A BPM orchestration layer is a workflow management system that operates above individual business applications, coordinating processes across multiple tools and systems without being dependent on any single platform. It acts as a meta-workflow engine that connects disparate systems, enabling unified process management, visibility, and control across your entire technology ecosystem.

2. How does cross-tool workflow orchestration differ from traditional BPM?

Traditional BPM typically operates within specific applications or requires custom integrations between systems. Cross-tool workflow orchestration abstracts workflow logic above individual tools, treating them as interchangeable components in larger processes. This approach provides system-independent workflows that can adapt to technology changes without requiring process redesign.

3. What are the first steps to implementing an orchestration layer?

Begin by identifying high-friction cross-system processes that currently require manual coordination or create compliance concerns. Map these workflows to understand system touchpoints and handoff requirements. Then select an orchestration platform with pre-built connectors for your key applications and implement orchestration incrementally, starting with processes that offer clear ROI.

4. Can an orchestration layer work with legacy systems?

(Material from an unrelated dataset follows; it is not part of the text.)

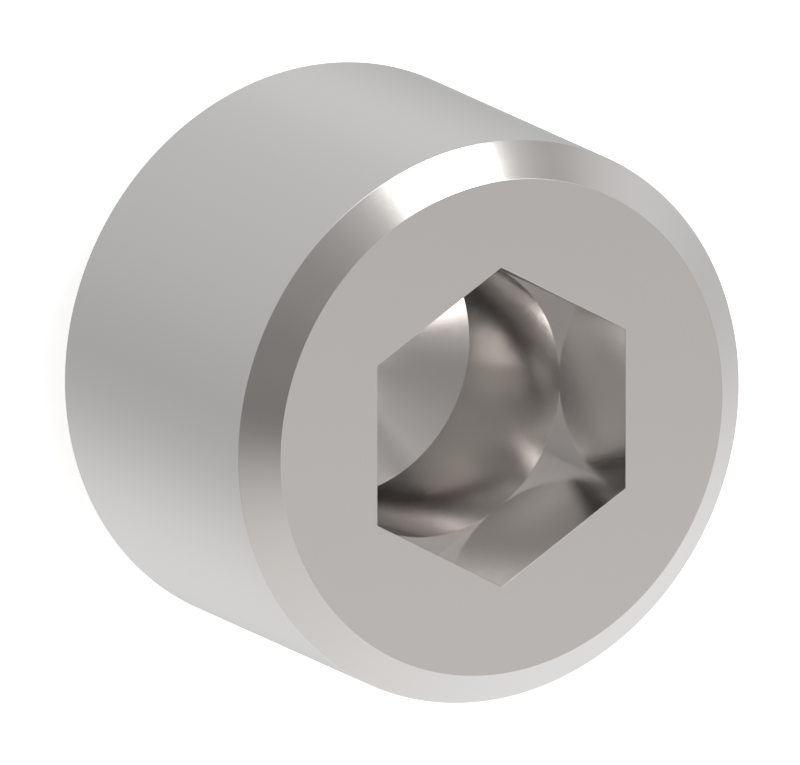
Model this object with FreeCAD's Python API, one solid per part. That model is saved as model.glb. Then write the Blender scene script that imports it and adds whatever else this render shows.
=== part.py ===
import FreeCAD
import Part

import math
import os

# Hex socket plug, in millimetres. One solid, turned from bar: a short straight cylinder, chamfered at both
# ends, with a hexagon socket broached over a blind pilot hole that ends in the drill's point.
# The plug stands on its closed end. The origin is the centre of that end, +Z runs along the axis to the
# open end, and two corners of the hexagon point along Y.

# Turned outside
BODY_DIAMETER = 16.16
BODY_LENGTH = 12.0
FACE_CHAMFER_WIDTH = 0.95
FACE_CHAMFER_LENGTH = 0.73
LEAD_CHAMFER = 1.58

# Socket for the key
HEX_ACROSS_FLATS = 8.0
HEX_DEPTH = 3.70

# Pilot hole, drilled a little over the flats so that the broach's chips shear off clean
PILOT_OVERSIZE = 0.02
POINT_ANGLE = 118.0
WEB_THICKNESS = 0.84

# Sizes that follow from those above
BODY_RADIUS = BODY_DIAMETER / 2
HEX_CORNER_RADIUS = HEX_ACROSS_FLATS / math.sqrt(3)
HEX_FLOOR_Z = BODY_LENGTH - HEX_DEPTH
PILOT_RADIUS = (HEX_ACROSS_FLATS + PILOT_OVERSIZE) / 2
POINT_LENGTH = PILOT_RADIUS / math.tan(math.radians(POINT_ANGLE / 2))
PILOT_FLOOR_Z = WEB_THICKNESS + POINT_LENGTH

AXIS = FreeCAD.Vector(0, 0, 1)
ORIGIN = FreeCAD.Vector(0, 0, 0)


def turned(profile):
    """Solid of revolution about the plug's axis, from (radius, height) corners given in order."""
    corners = [FreeCAD.Vector(radius, 0, height) for radius, height in profile]
    outline = Part.makePolygon(corners + corners[:1])
    return Part.Face(outline).revolve(ORIGIN, AXIS, 360)


def make_blank():
    """Turned cylinder with a shallow chamfer at the open end and a 45 degree lead-in at the closed one."""
    return turned([
        (0, 0),
        (BODY_RADIUS - LEAD_CHAMFER, 0),
        (BODY_RADIUS, LEAD_CHAMFER),
        (BODY_RADIUS, BODY_LENGTH - FACE_CHAMFER_LENGTH),
        (BODY_RADIUS - FACE_CHAMFER_WIDTH, BODY_LENGTH),
        (0, BODY_LENGTH),
    ])


def make_pilot_hole():
    """Space cut by the drill below the socket: a cylinder that ends in the drill's point."""
    return turned([
        (0, WEB_THICKNESS),
        (PILOT_RADIUS, PILOT_FLOOR_Z),
        (PILOT_RADIUS, HEX_FLOOR_Z),
        (0, HEX_FLOOR_Z),
    ])


def make_socket():
    """Space cut by the broach: a hexagonal prism from the open end down to its flat floor."""
    corners = []
    for index in range(6):
        angle = math.radians(90 + 60 * index)
        x = HEX_CORNER_RADIUS * math.cos(angle)
        y = HEX_CORNER_RADIUS * math.sin(angle)
        corners.append(FreeCAD.Vector(x, y, HEX_FLOOR_Z))
    outline = Part.makePolygon(corners + corners[:1])
    return Part.Face(outline).extrude(AXIS * HEX_DEPTH)


def make_plug():
    """The finished plug: the blank with the pilot hole and the socket cut out of it."""
    return make_blank().cut([make_pilot_hole(), make_socket()]).removeSplitter()


def main():
    """Writes the plug as one STEP file."""
    plug = make_plug()
    os.makedirs("parts", exist_ok=True)
    plug.exportStep("parts/plug_body.step")
    print(f"pilot hole depth at full diameter: {BODY_LENGTH - PILOT_FLOOR_Z:.3f} mm")
    print(f"valid: {plug.isValid()}, solids: {len(plug.Solids)}, volume: {plug.Volume:.2f} mm3")


main()
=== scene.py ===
"""Hex socket plug, dressed: a turned, drilled and broached steel plug on a pale studio floor."""
import logging
import math
from collections.abc import Sequence
from dataclasses import dataclass, field
from enum import Enum

import bpy
import numpy as np
from mathutils import Matrix, Vector


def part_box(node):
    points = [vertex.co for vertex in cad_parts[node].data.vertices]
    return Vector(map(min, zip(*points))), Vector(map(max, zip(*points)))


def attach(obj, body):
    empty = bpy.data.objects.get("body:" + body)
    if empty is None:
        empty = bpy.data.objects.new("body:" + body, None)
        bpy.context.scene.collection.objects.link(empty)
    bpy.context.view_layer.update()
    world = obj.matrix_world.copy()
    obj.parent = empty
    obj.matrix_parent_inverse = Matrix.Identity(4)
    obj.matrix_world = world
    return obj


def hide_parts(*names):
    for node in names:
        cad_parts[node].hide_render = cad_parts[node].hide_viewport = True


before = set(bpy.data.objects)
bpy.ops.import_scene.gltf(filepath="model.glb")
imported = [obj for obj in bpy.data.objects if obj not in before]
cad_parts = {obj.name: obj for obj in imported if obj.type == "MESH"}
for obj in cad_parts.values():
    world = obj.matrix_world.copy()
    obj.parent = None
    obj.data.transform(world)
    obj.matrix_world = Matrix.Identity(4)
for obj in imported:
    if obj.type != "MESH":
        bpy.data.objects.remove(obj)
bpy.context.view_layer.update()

LOG = logging.getLogger("hex_socket_plug")
MILLIMETRE = 0.001
MICRON = 0.000001
NODE = "plug_body"
FEED_MAP = "feed"

# Which way a surface faces in the half section, as (outward, upward).
Facing = tuple[float, float]

# What a node's input takes: another node's output, one number or a few.
NodeValue = bpy.types.NodeSocket | float | Sequence[float]


def unit_vector(azimuth: float, elevation: float) -> Vector:
    """Points from the plug to a place in the studio.

    Args:
        azimuth: the place's angle round the plug's axis, in degrees from +X towards +Y.
        elevation: its angle above the level, in degrees.

    Returns:
        The unit vector (cos e cos a, cos e sin a, sin e) for the azimuth a and the elevation e.
    """
    turn, lift = math.radians(azimuth), math.radians(elevation)
    return Vector((math.cos(lift) * math.cos(turn), math.cos(lift) * math.sin(turn), math.sin(lift)))


class Tool(Enum):
    """What cut a surface, which decides the marks on it. The value is the material's place on the piece."""

    LATHE = 0
    BROACH = 1
    DRILL = 2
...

Yes, modern orchestration platforms connect to legacy systems through various integration methods including APIs, database connections, and RPA bots. While newer applications typically offer API connectivity, legacy systems can participate in orchestrated workflows through alternative connection methods that the orchestration layer manages centrally.

5. How does tool-agnostic orchestration improve process governance?

Tool-agnostic orchestration centralizes workflow control, approval routing, and audit logging above individual systems. This eliminates governance gaps that occur at system boundaries, provides complete visibility into process compliance, and ensures consistent policy enforcement regardless of which underlying tools execute specific process steps.